Friday, February 20, 2026

Raya Rebrands Innovation Platform to FutureTECH, Catalyzing Corporate–Startup Integration

Mona Yousef

Raya Holding for Financial Investments announced the rebranding of its innovation platform to FutureTECH by Raya, marking the conclusion of a two-year partnership with German Agency for International Cooperation (GIZ) and signaling a strategic pivot from early-stage acceleration to deeper, growth-stage integration.

The initiative, launched under Germany’s develoPPP program — financed by the Federal Ministry for Economic Cooperation and Development — has supported 46 startups across four acceleration cycles. Participating companies, spanning fintech, logistics and artificial intelligence, collectively created 238 jobs and secured $2.3 million in investment, according to Raya.

The results, modest by global venture standards but notable in Egypt’s emerging innovation ecosystem, underscore a broader shift: large corporations are increasingly positioning themselves not as distant buyers of innovation, but as active incubators and partners.

From Acceleration to Integration

Ahmed Khalil, group chief executive of Raya Holding, described the rebrand as an evolution rather than a departure.

“This partnership with GIZ has demonstrated what happens when corporates and development institutions work with a shared purpose: innovation turns into opportunity, and opportunity into impact,” Khalil said in a statement marking the program’s conclusion.
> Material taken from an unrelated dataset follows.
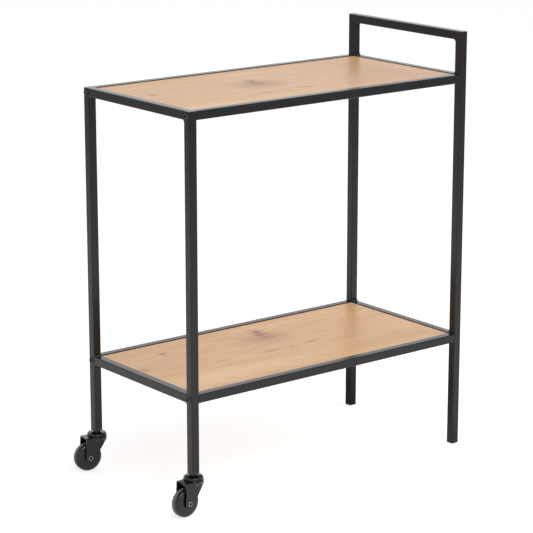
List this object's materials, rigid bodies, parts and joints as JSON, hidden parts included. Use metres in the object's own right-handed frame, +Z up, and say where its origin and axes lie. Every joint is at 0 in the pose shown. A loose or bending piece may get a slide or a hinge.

Raya, an investment conglomerate with interests spanning information technology, financial services and consumer goods, has historically launched new ventures internally. Khalil noted that several of the group’s most successful subsidiaries began as greenfield concepts — an entrepreneurial lineage the company now seeks to extend outward.

With FutureTECH by Raya, the focus shifts from mentoring early-stage startups to embedding more mature ventures into Raya’s operational platforms, supply chains and customer networks — a move designed to shorten commercialization timelines and reduce market-entry barriers.

Development Partnerships and Economic Policy

The collaboration reflects a model increasingly favored by international development agencies: leveraging private-sector partnerships to accelerate economic diversification and job creation.

“Eliminating the traditional barriers between large corporations and agile startups is critical for sustainable growth,” said Elisabeth Richter, head of program at develoPPP, during the initiative’s closing event in Cairo. She cited measurable gains among participating firms in business readiness, technical capacity and market access.

Egypt, grappling with currency volatility and external debt pressures, has prioritized private-sector expansion and entrepreneurship as pillars of economic reform. Programs that combine foreign development funding with corporate infrastructure offer a hybrid model that policymakers hope can scale.

A Clean Mobility Push

With the formal GIZ partnership concluded, FutureTECH by Raya is already charting its next move: a planned electric vehicle accelerator in partnership with Raya Auto, the group’s automotive subsidiary. The initiative signals a strategic entry into clean mobility — a sector gaining traction in Egypt as the government pushes for greener transportation and energy diversification.

The new phase suggests Raya intends not only to support startups, but to integrate them into core industries poised for structural transformation.

Bridging a Structural Gap

In many emerging markets, startups struggle to access the capital, networks and procurement channels controlled by established corporations. Conversely, corporates often face bureaucratic inertia and cultural resistance to experimentation.

FutureTECH’s architects argue that sustained collaboration can close that gap — not merely by funding startups, but by embedding them within operating ecosystems.

If the platform succeeds in scaling beyond pilot cycles and into mainstream corporate strategy, it could offer a template for other conglomerates in the region.

For now, Raya’s rebrand represents both an endpoint and a beginning: the conclusion of a development-backed experiment and the launch of a corporate-led innovation strategy aimed at weaving entrepreneurship directly into the fabric of Egypt’s industrial growth.